500g dried pinto beans • 2 tbsp olive oil • 1 large onion • 1 red pepper • 2-3 cloves of garlic • 3 tsp smoked paprika • 1 tsp chilli powder • 1 tsp oregano • 2 courgettes • 2 sweet potatoes • 2 tins of sweetcorn • 1 bunch of fresh basil • Splash of milk or water • Flour to thicken, if needed • Salt, to taste
Soak the pinto beans overnight, then rinse and cook them for about 1 hour, until soft to the touch with not too much water left in the pan.
Heat the olive oil in a frying pan while you dice the onion and pepper, then chop the garlic. Add them to the heated oil along with the paprika, chilli powder and oregano. Fry until the onions are soft. Meanwhile, chop the courgettes and sweet potatoes into bite-size chunks, then drain the corn.

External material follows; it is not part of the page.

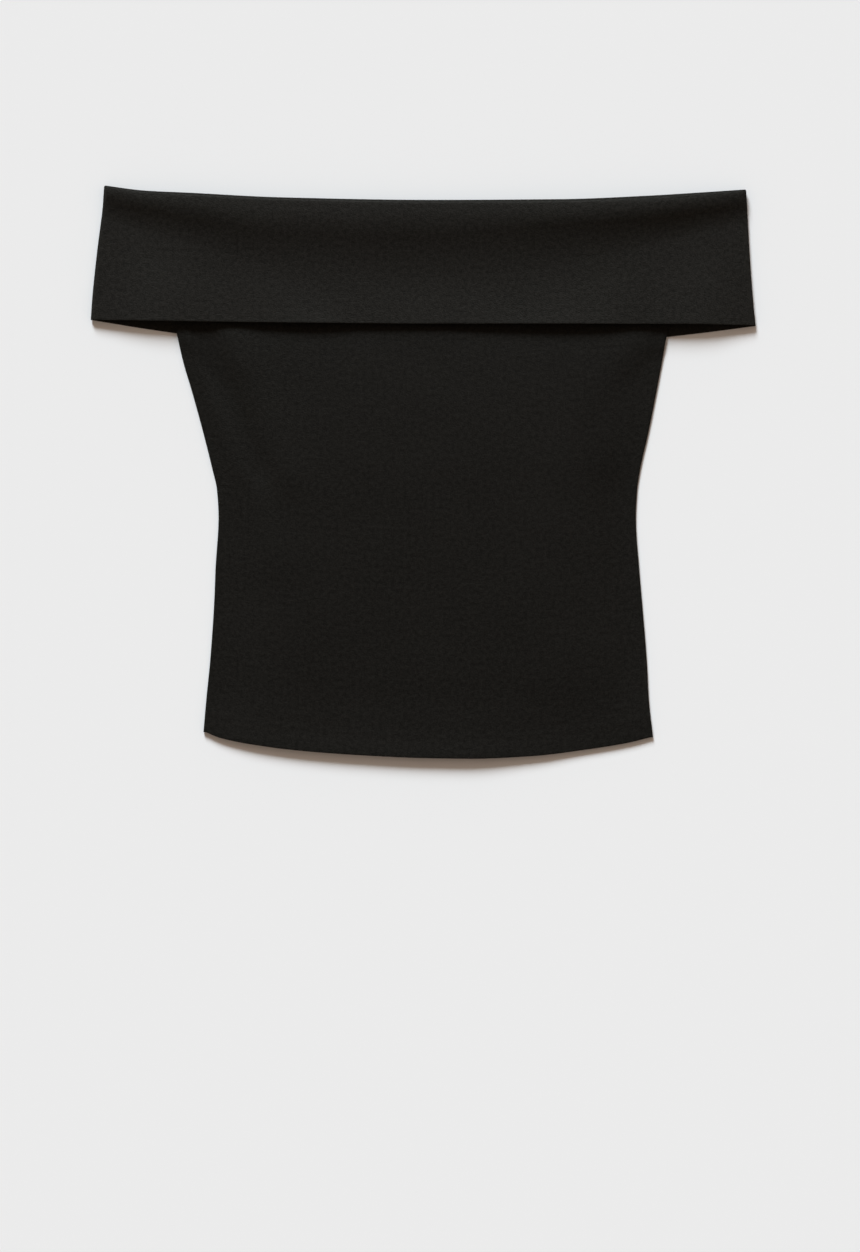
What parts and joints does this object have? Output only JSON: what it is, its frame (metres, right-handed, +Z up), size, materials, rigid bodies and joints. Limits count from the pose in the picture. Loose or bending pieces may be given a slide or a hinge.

Add the spiced onion mixture to the cooked beans along with the prepared vegetables and 1 tin of sweetcorn. Let it cook all together on low heat until the vegetables are cooked. The stew must not be too watery.
In a bowl, combine the remaining tin of corn with the fresh basil and a splash of milk or water. Mash or whisk until it is all mixed into a paste consistency. If it is too runny add a little maize flour or semolina (any other type of flour will work too) and stir in to thicken.
When the stew is ready, stir in the sweetcorn and basil paste to give the stew a nice thick texture. Season to taste with salt. This can now be served as it is, or you can add grated cheese, a pinch of smoked paprika and chopped fresh basil to finish. Just use vegan cheese to make it vegan!